For a long time after that, Jimmie didn't know what the hell to do. He was left with the task of executing Stevie's will, and he came under fire from old friends of Stevie's who claimed his older brother was living off Stevie's leftovers. In 1991, Jimmie assembled an odds-and-sods collection of Stevie's outtakes, The Sky is Crying, and it was a perfect, loving tribute; it proved that for all his fire and flash, Stevie could play every bit as subtly as his brother. But then, in 1992, came In the Beginning, which featured a rough, less-than-stellar performance by Stevie at a small Austin club in 1980; worse, the release of the disc was marred by squabbling from musicians and businessmen who claimed Jimmie wasn't doing good business. Jack Newhouse, Stevie's bassist in 1980, claimed Jimmie wasn't paying him enough, and Chesley Milliken, Stevie's old manager, insisted he, not Jimmie, owned the performance master. It all seemed so unseemly.

Then, in short succession, came a greatest-hits package (which featured a previously unreleased--and with good reason--version of the Beatles' "Taxman"), a tribute album taken from a 1995 concert on Austin City Limits that featured Jimmie and Buddy Guy and Bonnie Raitt and others, and last year's Live at Carnegie Hall, taken from Stevie and Double Trouble's 1984 performance in the hallowed venue.
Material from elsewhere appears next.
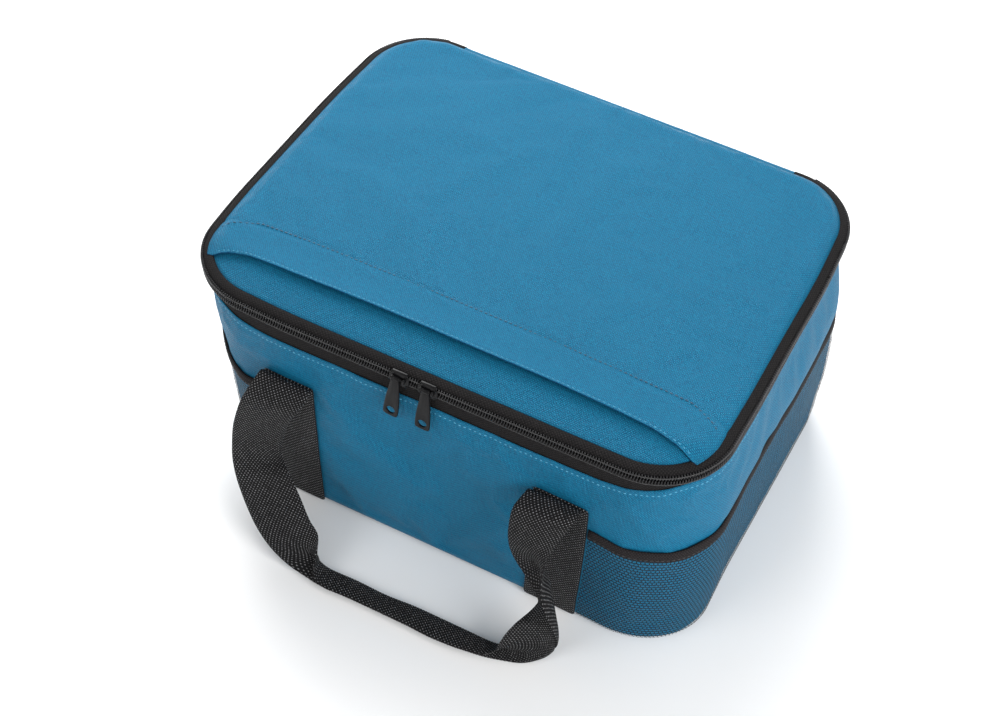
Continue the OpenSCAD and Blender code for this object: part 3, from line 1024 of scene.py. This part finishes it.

And this fall, Epic Records will release a three-disc Stevie Ray boxed set filled with even more outtakes.

But those who find it disconcerting that Jimmie has released two albums since 1990 while Stevie has four miss the point: Jimmie Vaughan--who fought long and hard against some members of the Austin city council to build a statue of his brother on Town Lake, a monument that is now one of the city's top tourist attractions--may well make a little money off Stevie's recordings, but he'd rather have his brother than his brother's royalties. Indeed, after Stevie's death, Jimmie spent the next three years mourning from a distance; he withdrew for a long while, coming out of his garage long enough to play with Eric Clapton for 12 shows in February and March of 1993 at the Royal Albert Hall in London. Then he spent the next year recording a record that would pay homage to Stevie: "Six Strings Down," with its references to Alpine Valley and the angels who "done called another blues stringer back home," was the centerpiece of Strange Pleasure.

Out There, though dedicated to another fallen friend--former T-Birds bassist Keith Ferguson, whose heroin habits finally killed him in May 1997--is a far more exhilarated album; a song like "The Ironic Twist," which struts like Candy Barr during happy hour at Jack Ruby's Carousel Club, epitomizes the raw stank that covers the whole disc. It's a celebration, handclaps and horns and greasy beats--the sort of record no one makes anymore, except for a kid from Oak Cliff whose body moved to Austin and whose heart stayed at home.

"Out There is just a lot more raw than Strange Pleasures," Vaughan explains. "It's more me. It's more, uh, what would be an intelligent term for 'playing shit on the deal'? That's the honest truth, but it doesn't sound right. It's dirtier, it's rawer. The last album was kind of a spiritual thing in a lot of ways. I was thinking about what all happened, and I was overwhelmed with...stuff. That's what came out. And now I'm overwhelmed with other stuff. It's more about being in love and being human and what happens if you don't...If you...It seems like no matter what you do, you can't control all this stuff. It's just like somebody told me once, you should sing about what you know about, so that's all I'm doing.